Asthma and Smoking
How Quickly Will I See Benefits From Quitting Smoking?
After 20 minutes of not smoking:
- Your blood pressure and pulse rate begin to decrease.
- Circulation and the temperature of your hands and feet begin to increase.
After 12 hours of not smoking:
- The carbon monoxide level in your blood returns to normal.
After 2 weeks to 3 months of not smoking:
- Your chance of heart attack decreases
- Your lungs function better
After one to nine months of not smoking:
- Coughing and shortness of breath decrease
After one year of not smoking:
- Your risk of heart disease decreases to half that of a smoker's risk
After five to 15 years of not smoking:
- Your risk of getting mouth, throat, or esophagus cancer drops to half that of a smoker.
After 10 years of not smoking:
- Your risk of dying from lung cancer drops to almost half that of a smoker.
- Your risk of other cancers, such as cancer of the bladder, larynx, kidney, and pancreas decreases
After 15 years of not smoking:
- Your risk of heart disease decreases to that of a nonsmoker.
How Will I Feel When I Quit Smoking?
When you first quit smoking, you may go through withdrawal and:
- Crave cigarettes
- Feel very hungry
- Cough often
- Get headaches
- Have difficulty concentrating
- Have constipation
- Feel very tired
- Have a sore throat
- Have difficulty sleeping
Although withdrawal symptoms will be the strongest when you first quit, they will quickly improve and should go away completely within a few weeks.
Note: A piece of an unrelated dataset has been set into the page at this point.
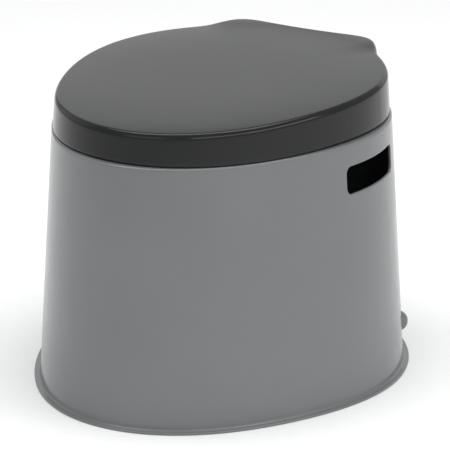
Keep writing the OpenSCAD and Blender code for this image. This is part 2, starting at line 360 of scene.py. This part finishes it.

I Have Tried to Quit Smoking Before and Failed. What if I Can't Do It?
To quit smoking, you must be ready emotionally and mentally. It may take several tries before you are successful. Some people are more ready to quit than others. Look at these five stages of change that people go through to successfully quit smoking.
- Stage One: Pre-contemplation. You don't want to quit smoking, but you may try to quit because you feel pressured to quit.
- Stage Two: Contemplation. You want to quit with the next 6 months. You haven't taken steps to quit, but you want to quit.
- Stage Three: Preparation. You take small steps to quit such as cutting back on smoking or switching to a lighter brand.
- Stage Four: Action. You commit to quitting. You make changes in your actions and environment to help cope with urges to smoke and remain smoke-free for six months.
- Stage Five: Maintenance. You have not smoked for about six months and work to prevent relapse.
Remember: Smoking again (relapse) is common. In fact, 75% of those who quit will smoke again. Most smokers try to quit three times before being successful. Don't give up!